L’ultima grande rivoluzione del rock, quella nata a Seattle all’inizio degli anni ’90, è stata costellata da un numero enorme di successi e da quasi altrettante tragedie: tutte le principali band uscite dalla scena della città nello stato di Washington hanno subito almeno un lutto. Tutte tranne i Pearl Jam, uno dei pochi gruppi emersi dalla scena grunge che continua a tenere alta la bandiera del rock sia in studio di registrazione, sia in giro per gli stadi e le arene come rito di liberazione collettiva, mostrando negli anni una coerenza ideologica non comune e mantenendo la barra dritta sulle proprie idee musicali. È il mondo intorno a Eddie Vedder, Stone Gossard, Jeff Ament, Mike McCready e Matt Cameron a essere cambiato. Quando uscì Lightning Bolt, l’inquilino della Casa Bianca era Barack Obama e, in altre parti del mondo, i movimenti populisti e sovranisti avevano appena iniziato a mostrare il loro volto. Gigaton (Universal Music/Island Records), uscito lo scorso 27 marzo è il primo album della band di Seattle da sei anni e mezzo, e il primo da quando Trump è presidente degli Stati uniti.

LA PRESENZA del miliardario di New York si sente eccome nei testi di Gigaton: «Ho attraversato il confine con il Marocco, Kashmir e poi Marrakech, Abbiamo percorso distanze infinite per trovare un posto che Trump non aveva ancora mandato a puttane», canta Vedder nella zeppeliniana Quick Escape. O anche, «Sitting Bull e Crazy Horse hanno forgiato il nord e l’ovest, oggi abbiamo Sitting Bullshit (Stronzata Seduta) come presidente» in Seven O’Clock. Gigaton riflette anche il fatto che tutti i membri della band hanno raggiunto un’età in cui la furia giovanile che aveva caratterizzato i primi album dei Pearl Jam – quelli che avevano avuto più successo e più impatto su pubblico e critica – lascia il posto non alla rassegnazione (o, peggio, alla reazione), ma a una riflessione più critica.

SE I TESTI, quando serve, sanno ancora pungere, la musica è meno rabbiosa e più misurata rispetto al passato, con riferimenti evidenti alle loro radici, come Who e Led Zeppelin.
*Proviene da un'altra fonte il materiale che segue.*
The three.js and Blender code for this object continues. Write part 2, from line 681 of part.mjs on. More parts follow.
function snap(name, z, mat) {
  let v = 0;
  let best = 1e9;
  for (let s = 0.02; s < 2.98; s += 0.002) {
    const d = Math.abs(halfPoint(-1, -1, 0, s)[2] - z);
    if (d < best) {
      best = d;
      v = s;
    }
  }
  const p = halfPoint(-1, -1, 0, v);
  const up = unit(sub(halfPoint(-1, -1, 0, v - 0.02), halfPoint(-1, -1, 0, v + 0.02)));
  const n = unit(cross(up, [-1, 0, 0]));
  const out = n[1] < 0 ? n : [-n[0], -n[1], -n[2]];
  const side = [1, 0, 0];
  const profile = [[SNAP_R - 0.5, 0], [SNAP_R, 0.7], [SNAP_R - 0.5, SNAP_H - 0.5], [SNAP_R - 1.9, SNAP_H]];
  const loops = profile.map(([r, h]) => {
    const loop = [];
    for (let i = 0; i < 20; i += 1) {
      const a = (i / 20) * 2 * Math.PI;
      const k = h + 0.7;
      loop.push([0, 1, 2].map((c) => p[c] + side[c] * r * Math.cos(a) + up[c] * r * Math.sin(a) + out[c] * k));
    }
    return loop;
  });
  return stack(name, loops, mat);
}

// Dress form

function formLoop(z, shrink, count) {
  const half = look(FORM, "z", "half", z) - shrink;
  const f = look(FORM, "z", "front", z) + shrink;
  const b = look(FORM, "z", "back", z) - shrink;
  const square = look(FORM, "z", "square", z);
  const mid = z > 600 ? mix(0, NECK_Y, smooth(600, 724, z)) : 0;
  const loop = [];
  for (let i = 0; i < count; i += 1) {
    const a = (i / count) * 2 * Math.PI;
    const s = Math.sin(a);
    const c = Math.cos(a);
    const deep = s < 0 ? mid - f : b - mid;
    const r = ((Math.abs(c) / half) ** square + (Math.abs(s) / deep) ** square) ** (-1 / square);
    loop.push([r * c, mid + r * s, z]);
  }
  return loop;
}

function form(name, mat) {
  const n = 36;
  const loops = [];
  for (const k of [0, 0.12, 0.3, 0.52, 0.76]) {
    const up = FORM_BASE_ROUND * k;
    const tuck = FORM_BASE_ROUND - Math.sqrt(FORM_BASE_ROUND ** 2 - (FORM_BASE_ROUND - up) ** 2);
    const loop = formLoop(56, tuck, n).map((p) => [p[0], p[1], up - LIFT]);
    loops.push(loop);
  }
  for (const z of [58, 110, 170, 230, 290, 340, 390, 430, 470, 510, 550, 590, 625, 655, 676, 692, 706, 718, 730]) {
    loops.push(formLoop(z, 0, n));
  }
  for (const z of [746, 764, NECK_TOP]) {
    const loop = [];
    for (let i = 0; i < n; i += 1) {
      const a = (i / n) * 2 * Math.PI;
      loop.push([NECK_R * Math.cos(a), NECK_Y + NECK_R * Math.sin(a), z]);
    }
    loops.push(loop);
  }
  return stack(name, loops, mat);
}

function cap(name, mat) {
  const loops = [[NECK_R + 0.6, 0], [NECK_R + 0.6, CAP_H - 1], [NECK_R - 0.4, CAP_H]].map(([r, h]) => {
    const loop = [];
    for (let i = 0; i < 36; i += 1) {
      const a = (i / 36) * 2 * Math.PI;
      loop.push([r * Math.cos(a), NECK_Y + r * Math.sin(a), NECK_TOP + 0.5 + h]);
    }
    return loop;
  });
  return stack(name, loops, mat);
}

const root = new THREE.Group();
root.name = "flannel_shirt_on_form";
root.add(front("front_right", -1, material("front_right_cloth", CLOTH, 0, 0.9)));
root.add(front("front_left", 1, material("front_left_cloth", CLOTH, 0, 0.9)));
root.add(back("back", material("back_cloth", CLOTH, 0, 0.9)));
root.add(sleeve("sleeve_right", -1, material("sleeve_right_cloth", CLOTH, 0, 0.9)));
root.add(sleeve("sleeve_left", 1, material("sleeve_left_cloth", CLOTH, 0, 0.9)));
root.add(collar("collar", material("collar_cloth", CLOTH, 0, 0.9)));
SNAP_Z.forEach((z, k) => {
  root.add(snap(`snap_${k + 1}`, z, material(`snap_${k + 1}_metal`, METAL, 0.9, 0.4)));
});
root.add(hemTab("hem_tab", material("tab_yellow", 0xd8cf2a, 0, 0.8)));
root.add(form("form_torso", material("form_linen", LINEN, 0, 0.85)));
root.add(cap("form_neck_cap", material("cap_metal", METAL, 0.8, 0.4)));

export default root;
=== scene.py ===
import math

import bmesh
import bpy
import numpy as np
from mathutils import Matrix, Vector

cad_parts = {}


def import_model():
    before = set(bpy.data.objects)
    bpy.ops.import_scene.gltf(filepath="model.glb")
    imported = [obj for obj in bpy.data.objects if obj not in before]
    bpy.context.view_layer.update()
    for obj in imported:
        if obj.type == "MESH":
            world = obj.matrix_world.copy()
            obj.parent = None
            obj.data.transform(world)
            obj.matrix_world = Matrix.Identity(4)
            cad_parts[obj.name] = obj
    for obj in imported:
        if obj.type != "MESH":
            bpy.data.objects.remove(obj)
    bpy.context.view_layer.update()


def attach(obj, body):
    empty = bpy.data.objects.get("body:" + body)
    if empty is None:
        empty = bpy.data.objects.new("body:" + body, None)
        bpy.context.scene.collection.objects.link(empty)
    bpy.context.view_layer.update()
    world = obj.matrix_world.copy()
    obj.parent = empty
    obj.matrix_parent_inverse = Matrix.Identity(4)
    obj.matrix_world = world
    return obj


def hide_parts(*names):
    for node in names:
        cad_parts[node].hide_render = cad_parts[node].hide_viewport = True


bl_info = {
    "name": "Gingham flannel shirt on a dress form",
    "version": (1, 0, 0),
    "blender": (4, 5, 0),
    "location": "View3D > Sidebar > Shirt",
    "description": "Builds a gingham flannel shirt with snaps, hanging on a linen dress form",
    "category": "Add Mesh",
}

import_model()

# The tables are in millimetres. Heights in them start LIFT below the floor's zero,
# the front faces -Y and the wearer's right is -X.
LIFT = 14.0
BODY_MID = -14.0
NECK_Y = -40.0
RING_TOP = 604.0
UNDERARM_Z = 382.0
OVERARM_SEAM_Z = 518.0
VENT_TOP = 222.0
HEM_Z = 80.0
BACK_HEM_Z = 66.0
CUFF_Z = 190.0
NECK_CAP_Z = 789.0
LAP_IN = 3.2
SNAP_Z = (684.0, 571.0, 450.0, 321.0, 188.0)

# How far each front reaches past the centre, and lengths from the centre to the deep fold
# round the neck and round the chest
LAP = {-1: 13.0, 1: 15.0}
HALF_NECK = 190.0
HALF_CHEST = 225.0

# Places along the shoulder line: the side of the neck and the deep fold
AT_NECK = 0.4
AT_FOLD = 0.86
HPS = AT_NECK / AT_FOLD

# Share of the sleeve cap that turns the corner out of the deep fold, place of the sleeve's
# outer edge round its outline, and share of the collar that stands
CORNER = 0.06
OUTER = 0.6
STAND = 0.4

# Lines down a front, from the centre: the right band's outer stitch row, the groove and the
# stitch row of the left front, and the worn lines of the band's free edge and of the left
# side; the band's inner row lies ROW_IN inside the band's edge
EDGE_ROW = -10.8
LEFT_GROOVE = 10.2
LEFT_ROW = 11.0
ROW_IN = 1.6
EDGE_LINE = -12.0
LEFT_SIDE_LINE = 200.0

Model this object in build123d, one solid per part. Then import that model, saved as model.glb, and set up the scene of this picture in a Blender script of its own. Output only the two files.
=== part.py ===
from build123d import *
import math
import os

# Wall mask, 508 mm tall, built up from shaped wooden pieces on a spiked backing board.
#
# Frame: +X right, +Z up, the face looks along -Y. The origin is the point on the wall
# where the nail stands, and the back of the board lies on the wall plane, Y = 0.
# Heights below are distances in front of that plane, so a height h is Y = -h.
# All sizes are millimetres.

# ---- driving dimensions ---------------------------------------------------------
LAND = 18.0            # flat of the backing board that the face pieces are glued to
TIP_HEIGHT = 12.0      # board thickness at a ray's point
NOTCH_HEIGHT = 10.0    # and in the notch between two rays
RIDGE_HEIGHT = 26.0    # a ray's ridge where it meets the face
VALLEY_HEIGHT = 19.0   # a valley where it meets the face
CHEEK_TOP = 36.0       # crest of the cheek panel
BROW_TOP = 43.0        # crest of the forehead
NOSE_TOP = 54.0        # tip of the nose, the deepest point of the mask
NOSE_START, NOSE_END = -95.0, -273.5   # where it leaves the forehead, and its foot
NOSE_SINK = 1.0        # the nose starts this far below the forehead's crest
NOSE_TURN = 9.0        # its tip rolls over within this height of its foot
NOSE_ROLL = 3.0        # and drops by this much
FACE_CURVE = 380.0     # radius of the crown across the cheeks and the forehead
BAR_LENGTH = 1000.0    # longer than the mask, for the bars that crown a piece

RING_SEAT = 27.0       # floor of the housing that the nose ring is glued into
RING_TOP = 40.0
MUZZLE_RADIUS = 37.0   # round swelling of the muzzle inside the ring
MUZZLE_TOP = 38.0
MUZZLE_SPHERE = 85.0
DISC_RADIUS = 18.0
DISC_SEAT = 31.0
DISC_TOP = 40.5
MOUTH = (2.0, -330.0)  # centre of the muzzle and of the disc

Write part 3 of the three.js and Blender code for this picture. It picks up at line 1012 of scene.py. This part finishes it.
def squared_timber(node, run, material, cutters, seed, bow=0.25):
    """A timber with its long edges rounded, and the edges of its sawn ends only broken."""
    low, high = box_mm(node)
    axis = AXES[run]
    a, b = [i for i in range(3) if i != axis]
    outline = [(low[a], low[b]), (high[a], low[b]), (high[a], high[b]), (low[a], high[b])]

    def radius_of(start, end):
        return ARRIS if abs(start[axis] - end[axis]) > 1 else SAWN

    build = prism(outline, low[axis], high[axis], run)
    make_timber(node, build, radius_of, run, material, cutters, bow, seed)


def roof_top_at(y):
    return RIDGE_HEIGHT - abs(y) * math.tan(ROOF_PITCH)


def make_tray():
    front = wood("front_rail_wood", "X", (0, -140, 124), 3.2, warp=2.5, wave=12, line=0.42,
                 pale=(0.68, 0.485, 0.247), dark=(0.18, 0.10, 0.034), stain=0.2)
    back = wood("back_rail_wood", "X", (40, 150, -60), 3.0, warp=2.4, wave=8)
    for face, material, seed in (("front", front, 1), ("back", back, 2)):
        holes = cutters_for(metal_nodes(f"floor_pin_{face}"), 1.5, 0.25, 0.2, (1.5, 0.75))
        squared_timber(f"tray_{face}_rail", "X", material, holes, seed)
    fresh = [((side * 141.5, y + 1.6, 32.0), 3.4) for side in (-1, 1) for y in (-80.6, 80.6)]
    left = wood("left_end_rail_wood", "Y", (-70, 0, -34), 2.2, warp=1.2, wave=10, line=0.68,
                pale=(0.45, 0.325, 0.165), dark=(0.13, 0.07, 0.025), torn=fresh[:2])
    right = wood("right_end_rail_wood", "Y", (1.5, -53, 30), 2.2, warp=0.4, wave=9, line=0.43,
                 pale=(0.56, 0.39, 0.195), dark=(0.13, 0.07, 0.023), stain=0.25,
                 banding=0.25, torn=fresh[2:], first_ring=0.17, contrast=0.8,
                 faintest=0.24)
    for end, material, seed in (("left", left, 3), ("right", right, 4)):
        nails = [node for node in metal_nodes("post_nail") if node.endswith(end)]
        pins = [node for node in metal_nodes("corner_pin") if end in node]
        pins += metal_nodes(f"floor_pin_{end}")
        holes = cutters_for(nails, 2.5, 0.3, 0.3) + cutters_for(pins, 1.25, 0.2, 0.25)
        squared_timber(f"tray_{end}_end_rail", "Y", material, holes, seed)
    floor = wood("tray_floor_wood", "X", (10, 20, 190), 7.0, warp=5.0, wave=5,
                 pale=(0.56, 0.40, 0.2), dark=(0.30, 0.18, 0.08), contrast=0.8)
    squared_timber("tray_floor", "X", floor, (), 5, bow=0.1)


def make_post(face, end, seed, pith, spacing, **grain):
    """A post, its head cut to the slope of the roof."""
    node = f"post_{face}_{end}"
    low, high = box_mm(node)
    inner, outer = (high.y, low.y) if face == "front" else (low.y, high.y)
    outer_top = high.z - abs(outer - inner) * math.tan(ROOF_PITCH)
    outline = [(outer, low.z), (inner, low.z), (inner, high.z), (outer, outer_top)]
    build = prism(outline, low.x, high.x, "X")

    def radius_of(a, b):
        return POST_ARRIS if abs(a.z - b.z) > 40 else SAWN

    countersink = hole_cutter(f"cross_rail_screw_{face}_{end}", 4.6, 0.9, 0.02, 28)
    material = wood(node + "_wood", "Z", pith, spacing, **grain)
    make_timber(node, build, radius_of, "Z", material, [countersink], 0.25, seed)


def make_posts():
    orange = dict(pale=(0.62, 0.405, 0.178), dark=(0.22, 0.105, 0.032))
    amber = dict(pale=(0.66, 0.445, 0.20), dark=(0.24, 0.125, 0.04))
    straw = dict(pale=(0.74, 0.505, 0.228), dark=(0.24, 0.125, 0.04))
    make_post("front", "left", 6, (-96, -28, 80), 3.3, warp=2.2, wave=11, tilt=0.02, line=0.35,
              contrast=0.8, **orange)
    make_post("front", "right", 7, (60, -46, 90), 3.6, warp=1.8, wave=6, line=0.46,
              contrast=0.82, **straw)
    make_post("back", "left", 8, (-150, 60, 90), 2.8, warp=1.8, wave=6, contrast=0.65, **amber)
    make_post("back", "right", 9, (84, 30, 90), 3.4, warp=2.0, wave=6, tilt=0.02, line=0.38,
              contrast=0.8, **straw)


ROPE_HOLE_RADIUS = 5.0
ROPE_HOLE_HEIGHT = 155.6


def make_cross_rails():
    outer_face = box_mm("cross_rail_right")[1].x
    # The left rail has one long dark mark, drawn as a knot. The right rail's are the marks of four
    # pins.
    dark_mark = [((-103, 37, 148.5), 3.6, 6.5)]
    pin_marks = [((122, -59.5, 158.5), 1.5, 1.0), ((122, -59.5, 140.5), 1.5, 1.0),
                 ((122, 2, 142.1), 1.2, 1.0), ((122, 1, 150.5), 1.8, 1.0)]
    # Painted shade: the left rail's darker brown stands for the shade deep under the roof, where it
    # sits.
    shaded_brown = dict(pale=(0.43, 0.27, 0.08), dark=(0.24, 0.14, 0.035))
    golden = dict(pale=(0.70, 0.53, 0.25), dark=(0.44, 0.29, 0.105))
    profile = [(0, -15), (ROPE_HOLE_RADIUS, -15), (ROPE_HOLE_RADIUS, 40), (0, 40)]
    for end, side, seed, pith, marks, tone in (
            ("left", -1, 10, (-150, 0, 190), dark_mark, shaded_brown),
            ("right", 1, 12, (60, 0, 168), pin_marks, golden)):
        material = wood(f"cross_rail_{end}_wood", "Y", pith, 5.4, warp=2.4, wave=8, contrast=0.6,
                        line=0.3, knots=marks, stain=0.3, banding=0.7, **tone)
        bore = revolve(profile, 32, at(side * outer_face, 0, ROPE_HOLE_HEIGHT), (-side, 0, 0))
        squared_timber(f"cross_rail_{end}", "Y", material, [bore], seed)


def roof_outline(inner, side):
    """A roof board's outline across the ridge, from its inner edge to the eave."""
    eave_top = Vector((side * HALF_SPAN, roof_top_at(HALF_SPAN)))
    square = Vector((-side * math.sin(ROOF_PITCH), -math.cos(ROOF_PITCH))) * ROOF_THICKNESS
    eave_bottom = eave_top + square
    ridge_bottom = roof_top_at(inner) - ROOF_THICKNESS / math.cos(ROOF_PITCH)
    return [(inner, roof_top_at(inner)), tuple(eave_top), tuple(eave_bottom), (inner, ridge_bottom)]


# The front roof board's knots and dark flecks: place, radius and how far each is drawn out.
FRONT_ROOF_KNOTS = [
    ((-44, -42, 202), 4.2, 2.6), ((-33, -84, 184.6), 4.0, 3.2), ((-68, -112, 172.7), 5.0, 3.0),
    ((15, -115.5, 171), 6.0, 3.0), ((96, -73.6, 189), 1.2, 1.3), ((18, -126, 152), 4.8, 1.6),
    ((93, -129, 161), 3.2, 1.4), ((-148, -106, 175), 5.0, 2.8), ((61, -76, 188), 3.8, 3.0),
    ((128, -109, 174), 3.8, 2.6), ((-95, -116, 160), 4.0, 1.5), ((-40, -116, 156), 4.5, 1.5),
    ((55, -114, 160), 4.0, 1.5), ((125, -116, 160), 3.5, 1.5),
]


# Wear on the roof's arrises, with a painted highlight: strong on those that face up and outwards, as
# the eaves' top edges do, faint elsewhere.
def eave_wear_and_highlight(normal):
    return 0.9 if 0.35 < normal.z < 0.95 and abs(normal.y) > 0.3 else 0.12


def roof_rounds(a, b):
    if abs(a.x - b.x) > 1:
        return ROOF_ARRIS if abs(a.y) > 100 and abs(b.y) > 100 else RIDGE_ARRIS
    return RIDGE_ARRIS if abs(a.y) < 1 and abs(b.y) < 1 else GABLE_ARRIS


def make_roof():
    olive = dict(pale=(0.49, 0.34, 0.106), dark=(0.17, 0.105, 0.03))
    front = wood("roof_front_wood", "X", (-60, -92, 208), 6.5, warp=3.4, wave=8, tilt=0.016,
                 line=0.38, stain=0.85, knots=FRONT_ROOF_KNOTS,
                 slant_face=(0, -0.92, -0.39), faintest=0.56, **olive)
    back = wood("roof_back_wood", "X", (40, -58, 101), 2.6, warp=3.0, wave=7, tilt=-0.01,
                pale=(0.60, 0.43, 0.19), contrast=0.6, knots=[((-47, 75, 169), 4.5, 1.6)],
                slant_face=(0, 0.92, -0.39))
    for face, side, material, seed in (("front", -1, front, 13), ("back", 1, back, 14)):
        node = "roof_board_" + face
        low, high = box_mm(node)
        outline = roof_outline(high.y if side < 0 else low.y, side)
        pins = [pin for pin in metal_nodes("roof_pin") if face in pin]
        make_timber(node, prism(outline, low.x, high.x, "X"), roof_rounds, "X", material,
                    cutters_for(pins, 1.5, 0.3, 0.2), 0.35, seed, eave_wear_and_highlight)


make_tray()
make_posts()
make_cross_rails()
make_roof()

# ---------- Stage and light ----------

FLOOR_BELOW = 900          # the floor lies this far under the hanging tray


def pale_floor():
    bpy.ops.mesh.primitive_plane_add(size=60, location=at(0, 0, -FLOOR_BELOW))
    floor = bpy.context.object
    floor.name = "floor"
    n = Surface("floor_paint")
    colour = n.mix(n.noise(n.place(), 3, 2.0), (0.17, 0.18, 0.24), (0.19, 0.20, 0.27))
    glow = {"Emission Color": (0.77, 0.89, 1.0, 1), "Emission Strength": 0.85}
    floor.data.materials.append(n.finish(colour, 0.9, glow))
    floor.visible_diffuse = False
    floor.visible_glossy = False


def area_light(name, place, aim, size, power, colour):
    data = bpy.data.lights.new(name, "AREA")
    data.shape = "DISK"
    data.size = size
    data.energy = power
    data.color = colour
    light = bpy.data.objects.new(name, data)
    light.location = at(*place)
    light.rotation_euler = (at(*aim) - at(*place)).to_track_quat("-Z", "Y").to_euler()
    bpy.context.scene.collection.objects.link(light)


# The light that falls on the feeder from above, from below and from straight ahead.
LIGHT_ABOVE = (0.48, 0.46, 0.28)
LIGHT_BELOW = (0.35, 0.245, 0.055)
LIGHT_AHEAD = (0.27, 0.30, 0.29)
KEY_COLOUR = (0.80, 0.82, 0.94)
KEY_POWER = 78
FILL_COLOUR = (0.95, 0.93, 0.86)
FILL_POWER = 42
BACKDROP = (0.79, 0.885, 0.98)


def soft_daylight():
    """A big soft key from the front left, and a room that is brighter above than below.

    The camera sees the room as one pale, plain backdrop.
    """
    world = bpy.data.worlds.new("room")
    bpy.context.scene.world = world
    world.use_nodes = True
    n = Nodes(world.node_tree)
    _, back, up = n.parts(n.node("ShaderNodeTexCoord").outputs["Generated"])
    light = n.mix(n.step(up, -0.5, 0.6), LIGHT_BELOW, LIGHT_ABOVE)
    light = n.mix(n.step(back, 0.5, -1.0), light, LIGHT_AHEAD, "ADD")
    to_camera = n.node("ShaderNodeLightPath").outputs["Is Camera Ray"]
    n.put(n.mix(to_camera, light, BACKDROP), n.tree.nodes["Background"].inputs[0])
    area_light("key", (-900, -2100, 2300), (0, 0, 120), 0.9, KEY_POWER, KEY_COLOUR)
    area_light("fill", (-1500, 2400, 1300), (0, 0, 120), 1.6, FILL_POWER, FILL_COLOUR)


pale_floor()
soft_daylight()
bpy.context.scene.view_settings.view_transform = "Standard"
Ci sono anche elementi di novità: Dance of the Clairvoyants, il primo singolo uscito, suona moltissimo come una canzone degli U2 più recenti, e un paio di ballate (Comes Then Goes, River Cross) che chiudono l’album devono moltissimo al blues. Gigaton finisce meglio di come inizia. Quello che colpisce è che, oltre alla bellezza delle ballate che lo chiudono, in cui Eddie Vedder mostra il lato più morbido della sua splendida voce e che sono i punti più alti dell’intero album, è il fatto che, nonostante tutto, i Pearl Jam vedano una speranza alla fine del percorso: Gigaton si chiude con le parole «Share the light, won’t hold us down», «condividi la luce, non ci terranno fermi». Anche se viviamo in tempi oscuri, il rock continua a dirci che c’è sempre un modo di creare qualcosa di bello, che dia la forza di fronteggiare il buio a testa alta e con una canzone in gola.